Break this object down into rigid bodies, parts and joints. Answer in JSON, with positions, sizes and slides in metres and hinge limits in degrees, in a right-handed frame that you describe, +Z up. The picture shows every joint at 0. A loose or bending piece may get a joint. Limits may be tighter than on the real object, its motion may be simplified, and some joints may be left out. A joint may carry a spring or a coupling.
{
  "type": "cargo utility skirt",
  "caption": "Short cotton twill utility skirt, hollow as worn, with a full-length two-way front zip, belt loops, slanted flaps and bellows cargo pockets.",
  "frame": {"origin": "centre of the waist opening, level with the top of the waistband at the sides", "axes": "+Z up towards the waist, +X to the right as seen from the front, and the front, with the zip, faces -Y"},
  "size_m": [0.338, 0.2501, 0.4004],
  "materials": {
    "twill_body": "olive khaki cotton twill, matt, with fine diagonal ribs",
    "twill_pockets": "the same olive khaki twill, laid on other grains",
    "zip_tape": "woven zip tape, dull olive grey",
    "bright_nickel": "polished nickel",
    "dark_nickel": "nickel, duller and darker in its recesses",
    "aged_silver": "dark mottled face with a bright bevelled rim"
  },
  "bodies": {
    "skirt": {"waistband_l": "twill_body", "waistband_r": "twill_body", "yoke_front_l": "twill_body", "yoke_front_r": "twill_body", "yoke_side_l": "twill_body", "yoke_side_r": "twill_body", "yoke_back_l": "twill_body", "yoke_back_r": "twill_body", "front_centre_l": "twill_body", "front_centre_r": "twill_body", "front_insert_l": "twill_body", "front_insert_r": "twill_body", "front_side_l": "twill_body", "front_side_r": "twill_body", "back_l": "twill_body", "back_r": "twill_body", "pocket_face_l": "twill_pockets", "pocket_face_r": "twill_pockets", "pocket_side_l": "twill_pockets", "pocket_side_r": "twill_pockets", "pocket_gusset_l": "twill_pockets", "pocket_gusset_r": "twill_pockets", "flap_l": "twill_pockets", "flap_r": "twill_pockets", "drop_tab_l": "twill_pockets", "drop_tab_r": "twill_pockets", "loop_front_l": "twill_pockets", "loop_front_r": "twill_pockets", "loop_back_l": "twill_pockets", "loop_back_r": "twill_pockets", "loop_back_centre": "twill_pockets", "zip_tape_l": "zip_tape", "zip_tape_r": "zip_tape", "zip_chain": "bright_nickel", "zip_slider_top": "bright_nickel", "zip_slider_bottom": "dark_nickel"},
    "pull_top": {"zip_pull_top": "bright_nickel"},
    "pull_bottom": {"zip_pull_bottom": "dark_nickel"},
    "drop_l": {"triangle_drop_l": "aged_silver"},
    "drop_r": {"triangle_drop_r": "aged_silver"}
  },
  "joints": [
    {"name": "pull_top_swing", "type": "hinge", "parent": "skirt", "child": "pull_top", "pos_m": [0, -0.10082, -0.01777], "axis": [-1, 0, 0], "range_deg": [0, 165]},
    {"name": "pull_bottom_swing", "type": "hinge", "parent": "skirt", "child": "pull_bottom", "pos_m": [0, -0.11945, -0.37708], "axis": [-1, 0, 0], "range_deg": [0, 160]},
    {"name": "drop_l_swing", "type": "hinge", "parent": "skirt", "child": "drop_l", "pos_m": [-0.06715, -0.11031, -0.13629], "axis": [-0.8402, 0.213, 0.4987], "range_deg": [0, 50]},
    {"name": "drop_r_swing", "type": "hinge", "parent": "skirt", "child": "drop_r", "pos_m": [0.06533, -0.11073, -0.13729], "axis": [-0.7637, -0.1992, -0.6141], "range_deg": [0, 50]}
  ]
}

TO BE DONE:
Go back to the listing above and please repeat it exactly.

TASK OUTPUT:
Break this object down into rigid bodies, parts and joints. Answer in JSON, with positions, sizes and slides in metres and hinge limits in degrees, in a right-handed frame that you describe, +Z up. The picture shows every joint at 0. A loose or bending piece may get a joint. Limits may be tighter than on the real object, its motion may be simplified, and some joints may be left out. A joint may carry a spring or a coupling.
{
  "type": "cargo utility skirt",
  "caption": "Short cotton twill utility skirt, hollow as worn, with a full-length two-way front zip, belt loops, slanted flaps and bellows cargo pockets.",
  "frame": {"origin": "centre of the waist opening, level with the top of the waistband at the sides", "axes": "+Z up towards the waist, +X to the right as seen from the front, and the front, with the zip, faces -Y"},
  "size_m": [0.338, 0.2501, 0.4004],
  "materials": {
    "twill_body": "olive khaki cotton twill, matt, with fine diagonal ribs",
    "twill_pockets": "the same olive khaki twill, laid on other grains",
    "zip_tape": "woven zip tape, dull olive grey",
    "bright_nickel": "polished nickel",
    "dark_nickel": "nickel, duller and darker in its recesses",
    "aged_silver": "dark mottled face with a bright bevelled rim"
  },
  "bodies": {
    "skirt": {"waistband_l": "twill_body", "waistband_r": "twill_body", "yoke_front_l": "twill_body", "yoke_front_r": "twill_body", "yoke_side_l": "twill_body", "yoke_side_r": "twill_body", "yoke_back_l": "twill_body", "yoke_back_r": "twill_body", "front_centre_l": "twill_body", "front_centre_r": "twill_body", "front_insert_l": "twill_body", "front_insert_r": "twill_body", "front_side_l": "twill_body", "front_side_r": "twill_body", "back_l": "twill_body", "back_r": "twill_body", "pocket_face_l": "twill_pockets", "pocket_face_r": "twill_pockets", "pocket_side_l": "twill_pockets", "pocket_side_r": "twill_pockets", "pocket_gusset_l": "twill_pockets", "pocket_gusset_r": "twill_pockets", "flap_l": "twill_pockets", "flap_r": "twill_pockets", "drop_tab_l": "twill_pockets", "drop_tab_r": "twill_pockets", "loop_front_l": "twill_pockets", "loop_front_r": "twill_pockets", "loop_back_l": "twill_pockets", "loop_back_r": "twill_pockets", "loop_back_centre": "twill_pockets", "zip_tape_l": "zip_tape", "zip_tape_r": "zip_tape", "zip_chain": "bright_nickel", "zip_slider_top": "bright_nickel", "zip_slider_bottom": "dark_nickel"},
    "pull_top": {"zip_pull_top": "bright_nickel"},
    "pull_bottom": {"zip_pull_bottom": "dark_nickel"},
    "drop_l": {"triangle_drop_l": "aged_silver"},
    "drop_r": {"triangle_drop_r": "aged_silver"}
  },
  "joints": [
    {"name": "pull_top_swing", "type": "hinge", "parent": "skirt", "child": "pull_top", "pos_m": [0, -0.10082, -0.01777], "axis": [-1, 0, 0], "range_deg": [0, 165]},
    {"name": "pull_bottom_swing", "type": "hinge", "parent": "skirt", "child": "pull_bottom", "pos_m": [0, -0.11945, -0.37708], "axis": [-1, 0, 0], "range_deg": [0, 160]},
    {"name": "drop_l_swing", "type": "hinge", "parent": "skirt", "child": "drop_l", "pos_m": [-0.06715, -0.11031, -0.13629], "axis": [-0.8402, 0.213, 0.4987], "range_deg": [0, 50]},
    {"name": "drop_r_swing", "type": "hinge", "parent": "skirt", "child": "drop_r", "pos_m": [0.06533, -0.11073, -0.13729], "axis": [-0.7637, -0.1992, -0.6141], "range_deg": [0, 50]}
  ]
}